There you go, he’s unlikely to stay entirely silent, a sentence that would have given Orwell kittens. Given what bishops are like – they don’t listen to their priests, certainly don’t listen to the laity, and only listen to the Pope if he holds a gun to their heads – you’re expecting an awful lot of Chris Patten. Note, too, that this is all part of the same crabwise approach of admitting that there are serious problems without pointing any fingers at the English Catholic establishment who must shoulder the lion’s share of the blame.

It’s all a bit wearying, especially if you’ve had long-term exposure to writings in this genre. And especially if you’ve grown used to a lot of blether about openness and accountability from people who are afraid to speak one or two home truths. The intention, presumably, is to own up that there may have been a hitch or two along the road, but you have to trust in your wise leadership who have already overcome these problems before they even admitted that the problems existed in the first place. Again, it reminds me of a lot of left discourse, except that the Tablet house style is slightly more digestible than Trotsko-sectarian internal bulletinese. All in all, though, a stellar performance for English Catholicism’s answer to Pravda.
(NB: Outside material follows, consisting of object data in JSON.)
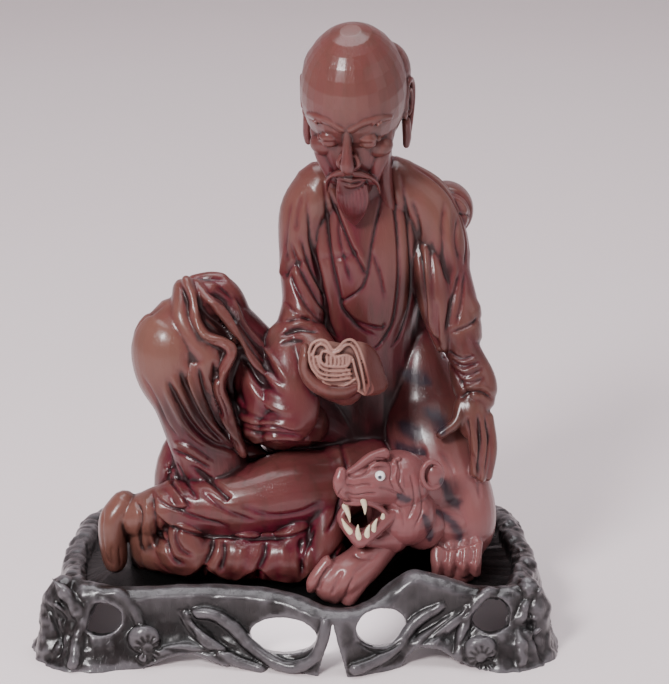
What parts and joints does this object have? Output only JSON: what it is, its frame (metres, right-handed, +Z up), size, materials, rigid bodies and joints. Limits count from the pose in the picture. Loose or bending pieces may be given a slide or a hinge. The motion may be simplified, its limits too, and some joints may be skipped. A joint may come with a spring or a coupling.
{
  "type": "wood sculpture",
  "caption": "Seated robed sage reading a scroll beside a crouching tiger, carved in one block, resting in a pierced root-wood stand.",
  "frame": {"origin": "on the table, under the middle of the whole part's outline", "axes": "+Z up; the man, the tiger's open jaws and the stand's notch face -Y; the tiger is on the +X side"},
  "size_m": [0.263, 0.1616, 0.3056],
  "materials": {
    "rosewood": "polished, red-brown going to near black in the hollows",
    "root_wood": "lacquered black-brown, glossy in front",
    "man_eye": "glossy white inlay with a dark pupil",
    "tiger_eye": "glossy amber inlay with a dark pupil",
    "bone": "smooth bone"
  },
  "bodies": {
    "root": {"figure": "rosewood", "stand": "root_wood", "man_eye_left": "man_eye", "man_eye_right": "man_eye", "tiger_eye_left": "tiger_eye", "tiger_eye_right": "tiger_eye", "tooth_upper": "bone", "tooth_far_upper": "bone", "tooth_far_lower": "bone", "tooth_middle": "bone", "tooth_near_front": "bone", "tooth_near_middle": "bone", "tooth_near_back": "bone"}
  },
  "joints": []
}
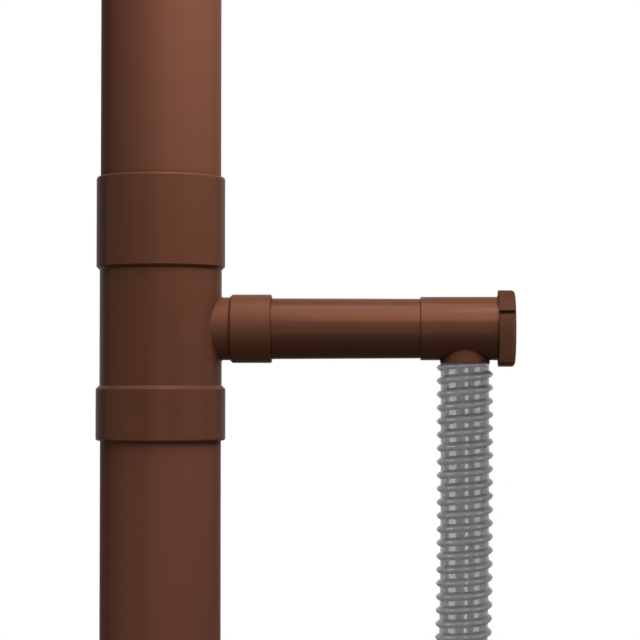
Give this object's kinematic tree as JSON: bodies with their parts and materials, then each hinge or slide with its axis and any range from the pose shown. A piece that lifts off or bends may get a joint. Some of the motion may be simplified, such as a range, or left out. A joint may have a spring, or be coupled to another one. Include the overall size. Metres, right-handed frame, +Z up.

Finally, and by way of an aside, Ma Pepsi raises the question – in a detached kind of way, of course, not as an accusation – of whether enough has been done to sell Benny’s visit to the faithful, let alone the wider public. The new booklet from the bishops might help, or then again it might not. But the communications side, or lack thereof, might repay some attention. It’s really a subject that would require a whole separate post, but for the meantime one may merely note that the Catholic Union is bankrolling the press operation, and CU members might at some point like to ask Lord Brennan what exactly Jack and Austen are giving them for their money. One merely makes the suggestion.